___ DATASET CONTENT

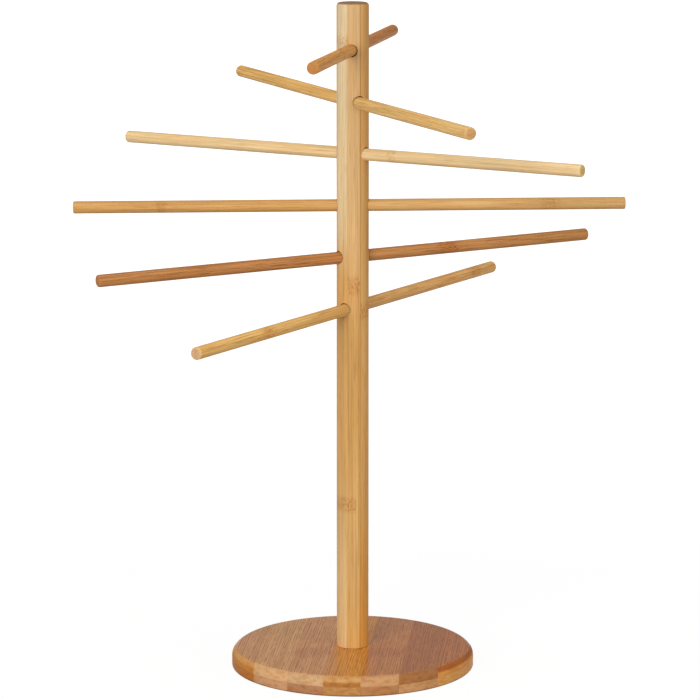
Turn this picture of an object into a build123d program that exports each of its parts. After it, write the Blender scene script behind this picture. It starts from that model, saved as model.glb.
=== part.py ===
import os

from build123d import *

# Pasta drying rack: a round two-ply base, an upright post and six rods pushed through it.
# Millimetres, +Z up, origin on the table under the middle of the post.

# Base, two plies, each turned from a board of slats glued edge to edge
base_diameter = 160
ply_thickness = 6.3
base_edge_round = 6
base_foot_ease = 0.8  # round the lower edge
slats_per_ply = 7
board_spare = 4  # the board is this much wider than the base at each side
slat_turn = -5  # degrees, the slats run a little off the depth direction

# Post, one turned length with a hole across it for each rod
post_diameter = 21
post_length = 425.8
post_top_round = 2.2
post_foot_ease = 0.4

# Rods, listed from the top down
rod_diameter = 8
rod_length = 358
rod_end_round = 1.1
rod_clearance = 0.08  # all round a rod in its hole
top_hole_drop = 30.2  # from the post's top to the first hole's centre
hole_spacing = 33.7
rod_turns = (-98.3, -65.5, -34.8, 0.6, 27.7, 57.5)  # degrees round the post from +X
rod_tilts = (1.4, -0.8, 0.5, 0.4, 0.8, 0.9)  # degrees above level, as each hole was drilled
slide_shares = (-0.042, -0.023, -0.017, -0.006, -0.004, 0.003)  # of the rod's length, off centre

# Countersunk wood screw, from under the base into the post's foot
screw_length = 42
screw_diameter = 4.5
screw_head_diameter = 9
screw_head_rim = 0.5
screw_tip_length = 6
screw_tip_diameter = 1
screw_sink = 0.4  # the head's face is this far above the table
recess_length = 4.6
recess_width = 1.2
recess_depth = 1.8
shank_clearance = 0.25  # in the base
pilot_clearance = 0.05  # in the post
pilot_spare = 3  # past the screw's tip

base_thickness = 2 * ply_thickness
base_radius = base_diameter / 2
slat_width = (base_diameter + 2 * board_spare) / slats_per_ply
post_radius = post_diameter / 2
post_top = base_thickness + post_length
rod_radius = rod_diameter / 2
screw_radius = screw_diameter / 2
screw_head_radius = screw_head_diameter / 2
screw_top = screw_sink + screw_length

os.makedirs("parts", exist_ok=True)

# A plane for each rod, square to the rod, with its origin on the post's axis
rod_planes = []
for number, (turn, tilt) in enumerate(zip(rod_turns, rod_tilts)):
    height = post_top - top_hole_drop - number * hole_spacing
    rod_axis = Vector(1, 0, 0).rotate(Axis.Y, -tilt).rotate(Axis.Z, turn)
    rod_planes.append(Plane(origin=(0, 0, height), z_dir=rod_axis))

# The whole base, rounded over at its upper edge and eased at its lower one, with the screw's
# hole from beneath
with BuildPart() as base_blank:
    with BuildSketch(Plane.XY):
        Circle(base_radius)
    extrude(amount=base_thickness)
    fillet(base_blank.edges().group_by(Axis.Z)[-1], radius=base_edge_round)
    fillet(base_blank.edges().group_by(Axis.Z)[0], radius=base_foot_ease)
    with Locations(Location((0, 0, 0), (180, 0, 0))):
        CounterSinkHole(
            radius=screw_radius + shank_clearance,
            counter_sink_radius=screw_head_radius + screw_head_rim + screw_sink,
            depth=base_thickness,
            counter_sink_angle=90,
        )

# Both plies are cut into the slats that they are glued up from, counted from the left.
for ply, ply_name in enumerate(("bottom", "top")):
    slat_plane = Plane.XY.offset(ply * ply_thickness).rotated((0, 0, slat_turn))
    for number in range(slats_per_ply):
        across = (number - (slats_per_ply - 1) / 2) * slat_width
        with BuildPart() as slat:
            add(base_blank.part)
            with BuildSketch(slat_plane):
                with Locations((across, 0)):
                    Rectangle(slat_width, 2 * base_diameter)
            extrude(amount=ply_thickness, mode=Mode.INTERSECT)
        slat.part.label = f"base_{ply_name}_slat_{number + 1}"
        export_step(slat.part, f"parts/{slat.part.label}.step")

# The post has a hole through it for each rod and a pilot hole up its foot.
with BuildPart() as post:
    with BuildSketch(Plane.XY.offset(base_thickness)):
        Circle(post_radius)
    extrude(amount=post_length)
    fillet(post.edges().group_by(Axis.Z)[-1], radius=post_top_round)
    fillet(post.edges().group_by(Axis.Z)[0], radius=post_foot_ease)
    for rod_plane in rod_planes:
        with BuildSketch(rod_plane):
            Circle(rod_radius + rod_clearance)
        extrude(amount=post_diameter, both=True, mode=Mode.SUBTRACT)
    with BuildSketch(Plane.XY.offset(base_thickness)):
        Circle(screw_radius + pilot_clearance)
    extrude(amount=screw_top - base_thickness + pilot_spare, mode=Mode.SUBTRACT)
post.part.label = "post"
export_step(post.part, "parts/post.step")

# The screw's outline, from the head's face up to the tip, is turned about its axis.
with BuildPart() as post_screw:
    with BuildSketch(Plane.XZ):
        with BuildLine():
            Polyline(
                (0, screw_sink),
                (screw_head_radius, screw_sink),
                (screw_head_radius, screw_sink + screw_head_rim),
                (screw_radius, screw_sink + screw_head_rim + screw_head_radius - screw_radius),
                (screw_radius, screw_top - screw_tip_length),
                (screw_tip_diameter / 2, screw_top),
                (0, screw_top),
                close=True,
            )
        make_face()
    revolve(axis=Axis.Z)
    with BuildSketch(Plane.XY.offset(screw_sink)):
        Rectangle(recess_length, recess_width)
        Rectangle(recess_width, recess_length)
    extrude(amount=recess_depth, mode=Mode.SUBTRACT)
post_screw.part.label = "post_screw"
export_step(post_screw.part, "parts/post_screw.step")

# The rods are plain round sticks with eased ends, each slid a little along its hole.
for number, (rod_plane, slide_share) in enumerate(zip(rod_planes, slide_shares)):
    with BuildPart() as rod:
        with BuildSketch(rod_plane.offset(slide_share * rod_length)):
            Circle(rod_radius)
        extrude(amount=rod_length / 2, both=True)
        fillet(rod.edges().filter_by(GeomType.CIRCLE), radius=rod_end_round)
    rod.part.label = f"rod_{number + 1}"
    export_step(rod.part, f"parts/{rod.part.label}.step")
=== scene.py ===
import math

import bmesh
import bpy
from mathutils import Matrix, Vector, noise


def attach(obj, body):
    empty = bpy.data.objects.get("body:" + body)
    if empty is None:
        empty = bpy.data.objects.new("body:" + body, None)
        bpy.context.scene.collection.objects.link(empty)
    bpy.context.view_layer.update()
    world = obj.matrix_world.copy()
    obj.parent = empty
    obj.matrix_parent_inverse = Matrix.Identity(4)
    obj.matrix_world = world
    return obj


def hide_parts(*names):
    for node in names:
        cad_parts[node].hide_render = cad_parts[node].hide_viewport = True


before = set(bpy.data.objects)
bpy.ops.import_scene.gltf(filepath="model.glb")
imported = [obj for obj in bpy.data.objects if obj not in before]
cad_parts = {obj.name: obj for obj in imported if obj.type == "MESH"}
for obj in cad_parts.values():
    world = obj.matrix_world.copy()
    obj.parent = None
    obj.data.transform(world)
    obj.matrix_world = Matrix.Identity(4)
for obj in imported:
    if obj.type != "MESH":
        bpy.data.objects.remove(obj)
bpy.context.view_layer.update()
scene = bpy.context.scene
print("frame loaded,", len(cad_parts), "CAD pieces")

samePlace = 1e-7  # metres, and nearer than this counts as the same place
smoothBelow = 32  # degrees between two faces, and their edge is sharp above it


studio = {
    "cameraPlace": (0, -2.1698, 0.6128),
    "cameraTilt": 79.524,  # degrees up from straight down
    "cameraTurn": 0.046,
    "lens": 173.7,
    "sensor": 36,
    "clipEnd": 50,
    "lampAim": (0, 0, 0.22),
    "sky": (1.0, 0.99, 0.975),
    "skyStrength": 0.37,
    "floor": (0.4, 0.4, 0.4),
    "floorWhite": 1.2,
    "floorWhiteShares": (0.78, 1.0),  # near the object, where its shadow falls, and far off
    "floorReach": (0.3, 1.6),
    "floorSide": 12,
    "wallRadius": 3.3,
    "wallHeight": 2.35,
    "wallSides": 96,
    "wallGrey": 0.36,
}

# name: where it stands, how wide, watts, whether it shows in reflections
lamps = {
    "leftSoftbox": ((-1.2, -2.8, 1.05), 1.6, 66, True),
    "rightFill": ((2.2, -1.9, 0.65), 1.6, 21, False),
    "topSoftbox": ((0.1, 0.4, 2.3), 1.4, 8, True),
}


def addCamera():
    camera = bpy.data.objects.new("camera", bpy.data.cameras.new("camera"))
    camera.data.lens = studio["lens"]
    camera.data.sensor_width = studio["sensor"]
    camera.data.clip_end = studio["clipEnd"]
    camera.location = studio["cameraPlace"]
    camera.rotation_euler = (math.radians(studio["cameraTilt"]), 0, math.radians(studio["cameraTurn"]))
    scene.collection.objects.link(camera)
    scene.camera = camera


def addLamps():
    for name, (place, width, watts, mirrored) in lamps.items():
        lamp = bpy.data.objects.new(name, bpy.data.lights.new(name, "AREA"))
        lamp.data.shape = "SQUARE"
        lamp.data.size = width
        lamp.data.energy = watts
        lamp.visible_glossy = mirrored
        lamp.location = place
        lamp.rotation_euler = (Vector(studio["lampAim"]) - Vector(place)).to_track_quat("-Z", "Y").to_euler()
        scene.collection.objects.link(lamp)


def seenRays(nodes, links):
    # 1 on rays from the camera, a glossy surface or glass
    path = nodes.new("ShaderNodeLightPath")
    share = path.outputs["Is Camera Ray"]
    for kind in ("Is Glossy Ray", "Is Transmission Ray"):
        either = nodes.new("ShaderNodeMath")
        either.operation = "MAXIMUM"
        links.new(share, either.inputs[0])
        links.new(path.outputs[kind], either.inputs[1])
        share = either.outputs[0]
    return share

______

> JOB: Reproduce exactly the lines from the one containing "# The rods are" through the one containing "obj.matrix_parent_inverse = Matrix.Identity(4)", inclusive, and nothing else.

> EXERCISE RESULT:
# The rods are plain round sticks with eased ends, each slid a little along its hole.
for number, (rod_plane, slide_share) in enumerate(zip(rod_planes, slide_shares)):
    with BuildPart() as rod:
        with BuildSketch(rod_plane.offset(slide_share * rod_length)):
            Circle(rod_radius)
        extrude(amount=rod_length / 2, both=True)
        fillet(rod.edges().filter_by(GeomType.CIRCLE), radius=rod_end_round)
    rod.part.label = f"rod_{number + 1}"
    export_step(rod.part, f"parts/{rod.part.label}.step")
=== scene.py ===
import math

import bmesh
import bpy
from mathutils import Matrix, Vector, noise


def attach(obj, body):
    empty = bpy.data.objects.get("body:" + body)
    if empty is None:
        empty = bpy.data.objects.new("body:" + body, None)
        bpy.context.scene.collection.objects.link(empty)
    bpy.context.view_layer.update()
    world = obj.matrix_world.copy()
    obj.parent = empty
    obj.matrix_parent_inverse = Matrix.Identity(4)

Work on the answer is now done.